Кстати, о том, где жить. Гостиницы категорически не советую, это наследие бесприютного кирпичного социализма, хотя работники там милы и приветливы. Жить надо в деревянных гостевых домах. Почему? Во-первых, это красиво. В комнатах мебель, которую собирают по деревням. Например, шкафы, дверцы которых расписаны цветами, как правило, розами. Там цветные покрывала, веселые коврики, всякая утварь.

В городке Ошевенск – это минут сорок от Каргополя – есть такие. Рядом деревянные церкви, речка Чурьега, ну и просторы, где растворена особая северная благодать. Поблизости маленький Александро-Ошевенский монастырь, который поднимают медленно из почти что руин, по нему водил нас отец Вениамин, рыжебородый и общительный. Показывал монастырское хозяйство, коров, ульи и, посмеиваясь, говорил, что северных комаров бояться не надо, «комар не трогает, если на него не нападают».

…А теперь вернусь на ступеньки Христорождественского собора. Я поднялся, зашел внутрь – чистые белые стены, через окна пробивается закатный свет. А в глубине – иконостас. В багрово-золотых тонах. Кажется, я произнес что-то вроде «ого». Или ничего не сказал, просто обалдел, извините за этот термин, далекий от искусствоведения и теологии.

Я отходил, приближался, разглядывал как можно ближе лица святых, написанные больше двухсот лет назад, отходил снова – и даже не фотографировал. Потому что есть вещи, которые снять невозможно. Нет, камера хорошая, свет удачный, никто не мешает. Но снимать бесполезно. Надо просто увидеть и обалдеть.

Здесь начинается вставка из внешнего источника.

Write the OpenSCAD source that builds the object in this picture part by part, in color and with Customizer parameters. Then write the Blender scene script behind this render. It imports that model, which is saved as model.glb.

Оставить в инстаграме памяти.

И тут я понял, что если бы даже не увидел больше совсем ничего в Каргополье, если бы я долго сотрясался в поезде, а затем по ухабным дорогам, если бы меня привезли лишь на час, чтобы показать этот иконостас, а потом снова обратно – я все равно бы сказал благодарно «ого». Был бы счастлив, что это увидел. Будто чего-то мне не хватало, а чего – не понимал сам, такое бывает. Это была точка, где для меня всё будто сошлось, маршруты, линии, векторы, что там еще? Где можно замереть, выдохнуть и продолжить суетливую жизнь, но уже будто с новой ступени.

Мой ангел усмехнулся лукаво: «Ну что я тебе говорил, а?»